Auraj
- Formation: 2019; 7 years ago
- Location: Bangladesh;
- Website: www.auraj.net

= Auraj =

Auraj (অরাজ) is a Bangladeshi anarchist and feminist organization. Founded around 2019, it primarily focuses on translating and publishing anarchist texts while supporting other movements.

== History ==
The group was founded around 2019 in Bangladesh. Its name comes from the corresponding Bengali term, which means "anarchy". By 2019, it was already active, as it was attacked in October 2019 during a long march against gender-based and sexual violence. In 2020, the group organized another march in collaboration with the Bangladeshi Students' Union (BSU) and the Bangladesh Garment Workers Trade Union Centre (GWTUC), which started in Dhaka and went to Noakhali, 150 km from there, where a woman had been tortured, stripped, and filmed by her captors.

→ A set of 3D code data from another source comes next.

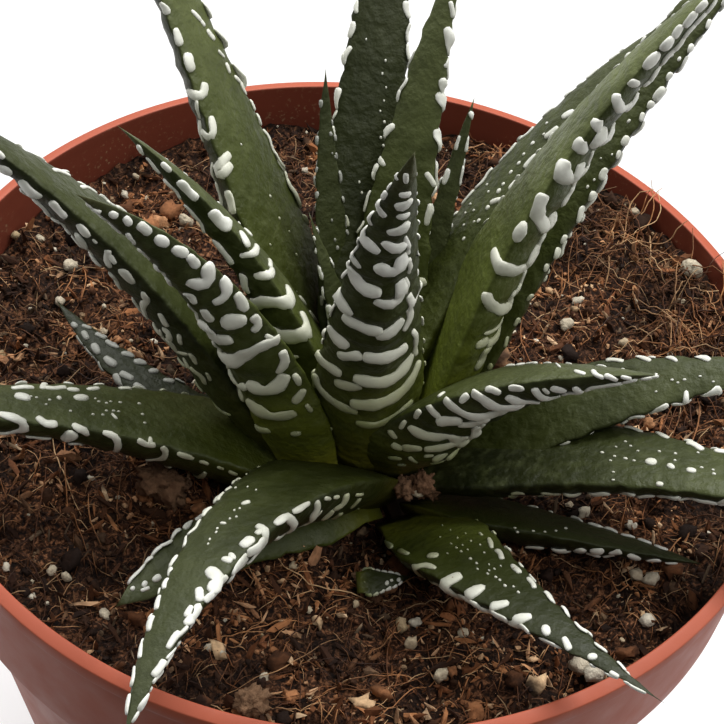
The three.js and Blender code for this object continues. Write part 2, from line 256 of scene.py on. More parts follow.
# %% Material helper
class Paint:
    """A small builder round one Principled shader."""

    def __init__(self, name, roughness, specular):
        self.material = bpy.data.materials.new(name)
        self.material.use_nodes = True
        self.nodes = self.material.node_tree.nodes
        self.links = self.material.node_tree.links
        self.shader = self.nodes["Principled BSDF"]
        self.shader.inputs["Roughness"].default_value = roughness
        self.shader.inputs["Specular IOR Level"].default_value = specular
        self.position = self.nodes.new("ShaderNodeTexCoord").outputs["Object"]

    def feed(self, socket, value):
        """Link a socket to the input, or write a number or a colour into it."""
        if isinstance(value, bpy.types.NodeSocket):
            self.links.new(value, socket)
        elif isinstance(value, tuple):
            socket.default_value = (*value, 1)
        else:
            socket.default_value = value

    def parts(self, vector):
        split = self.nodes.new("ShaderNodeSeparateXYZ")
        self.links.new(vector, split.inputs[0])
        return [split.outputs[axis] for axis in "XYZ"]

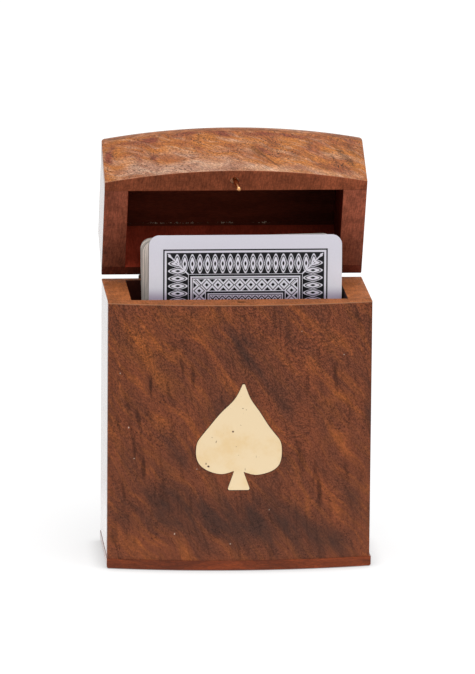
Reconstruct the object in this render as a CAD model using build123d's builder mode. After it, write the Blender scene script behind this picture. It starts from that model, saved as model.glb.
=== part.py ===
# A hinged wooden box for one deck of playing cards, standing upright with its lid open.
# Millimetres. X runs from the viewer's left to right, Y from front to back, Z up.
# The origin is under the middle of the base, halfway between the front corners and the back.
import os
from math import cos, radians, sin, sqrt, tan

from build123d import *

# Deck
card_width = 56.0
card_height = 87.0
card_corner = 3.0
card_thickness = 0.28
card_gap = 0.02
cards_per_packet = 9
packets = 6
deck_lean = 2.0  # backwards
deck_back_clearance = 0.35  # top of the last card to the back panel's inner face
last_card_turn = 1.25
last_card_x = 1.9
first_card_x = 2.35
first_card_lift = 3.9  # the front cards stand higher than the rest
card_wander = 0.12  # uneven stacking

# Room left round the deck
side_room = 3.2  # on each side
depth_room = 11.8  # in front and behind together
head_room = 6.8  # over a card that stands on the floor, up to the top of the lid's walls

# Box
front_bow = 4.1  # how far the middle of the front stands ahead of its corners
lid_wall_height = 19.2  # the lid's walls, from its rim to its top board
rim_gap = 0.1  # hairline between the two rims when the lid is closed
lid_open = 63.1  # angle at which the lid stands open here

# Boards
side_wall = 6.9
front_wall = 3.0  # at its ends
back_wall = 3.0
top_board = 3.6
top_edge_radius = 3.0
top_hollow = 1.4  # how deep the top board is hollowed over the opening
edge_ease = 0.25  # rounding of the boards' outer edges

# Base plate
base_edge = 3.0  # thickness of the strip that shows below the walls
base_step = 1.2  # the raised middle that locates the walls
base_proud = 0.25
base_shift = 0.15  # the plate is glued on a little to the right
base_ease = 0.8
base_clearance = 0.05

# Spade inlay in the front panel
spade_depth = 1.5  # recess below the front's highest line
spade_proud = 0.08
spade_clearance = 0.16
spade_x = -0.4
spade_foot_z = 24.0
spade_width = 24.8
spade_height = 31.2
spade_tip_lean = 1.2  # the hand-cut tip stands off centre
spade_tip_blunt = 0.9  # the tip's rounding takes this much off
spade_left_rise = 0.01  # share of the height by which the left lobe is cut higher
spade_left_jaw = 0.82  # share of the half width low on each lobe
spade_right_jaw = 0.88
spade_foot_width = 6.6
spade_rounding = 0.45

# Catch: a bent pin in the lid's rim and its hole in the body's rim
catch_x = -0.5
catch_radius = 0.7
catch_seat = 5.0
catch_ring_radius = 1.3  # the worn mouth round the pin
catch_ring_depth = 0.8
catch_reach = 4.5  # how far it stands out of the lid's rim
catch_bend = 11.0
catch_clearance = 0.22
catch_hole_spare = 1.0

# Hinges
hinge_inset = 11.2  # side of the box to the hinge's outer end
hinge_length = 18.0
leaf_height = 8.5
leaf_thickness = 0.8
knuckle_radius = 0.85
knuckle_clearance = 0.05  # to the wood
knuckle_gap = 0.15  # between knuckles
pin_radius = 0.4
pin_clearance = 0.05
pin_head_radius = 0.7
pin_head = 0.3
screw_radius = 0.55
screw_head_radius = 1.05
screw_bite = 1.8  # into the back board
screw_spacing = 11.0
screw_drop = 5.0  # hinge axis to the screws
slot_width = 0.3
slot_depth = 0.25

# Worked out from the sizes above
card_count = packets * cards_per_packet
card_pitch = card_thickness + card_gap
inner_half_width = card_width / 2 + side_room
half_width = inner_half_width + side_wall
flat_depth = card_count * card_pitch + depth_room + front_wall + back_wall
front_y = -flat_depth / 2
back_y = flat_depth / 2
inner_front_y = front_y + front_wall
inner_back_y = back_y - back_wall
floor_z = base_edge + base_step
lid_wall_top_z = floor_z + card_height + head_room
lid_rim_z = lid_wall_top_z - lid_wall_height
body_height = lid_rim_z - rim_gap
catch_y = (front_y - front_bow + inner_front_y) / 2
screw_length = leaf_thickness + screw_bite
hinge_y = back_y + knuckle_radius + knuckle_clearance
hinge_z = body_height + rim_gap / 2
hinge_line = Axis((0, hinge_y, hinge_z), (1, 0, 0))
hinge_centres = {
    "left": -half_width + hinge_inset + hinge_length / 2,
    "right": half_width - hinge_inset - hinge_length / 2,
}
knuckle_length = (hinge_length - 2 * knuckle_gap) / 3
knuckle_step = knuckle_length + knuckle_gap


def save(piece, name):
    piece.label = name
    export_step(piece, f"parts/{name}.step")


def save_on_lid(piece, name):
    # The lid is drawn closed and swung open about the hinges
    save(piece.rotate(hinge_line, -lid_open), name)


def bowed_plan(rear_y):
    # Plan outline with the bowed front
    with BuildSketch() as plan:
        with BuildLine():
            ThreePointArc((-half_width, front_y), (0, front_y - front_bow), (half_width, front_y))
            Polyline((half_width, front_y), (half_width, rear_y), (-half_width, rear_y),
                     (-half_width, front_y))
        make_face()
    return plan.sketch


def rim_edges(board, rim_z, inside):
    # Edges round the rim face that lie on the outside of the box
    ring = board.edges().filter_by_position(Axis.Z, rim_z - 0.01, rim_z + 0.01)
    return [edge for edge in ring if not inside(edge.center())]


def front_board(bottom_z, top_z, rim_z):
    with BuildPart() as board:
        with BuildSketch(Plane.XY.offset(bottom_z)):
            add(bowed_plan(inner_front_y))
        extrude(amount=top_z - bottom_z)
        fillet(board.edges().filter_by(Axis.Z).group_by(Axis.Y)[0], radius=edge_ease)
        outer = rim_edges(board, rim_z, lambda c: c.Y > inner_front_y - 0.01)
        fillet(outer, radius=edge_ease)
    return board.part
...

Although the group is engaged in these social and feminist struggles, its main activity remains the maintenance of its website and the publication of anarchist resources in Bengali, particularly through translations. Among the authors translated are Mikhail Bakunin, Peter Kropotkin, and Rudolf Rocker.

The group supported and participated in the 2024 Bangladesh quota reform movement. In this context, one of their members intervened in the anarchist media Global May Day. While the movement was ongoing, Auraj called for the protection of the country's ethnic and religious minorities.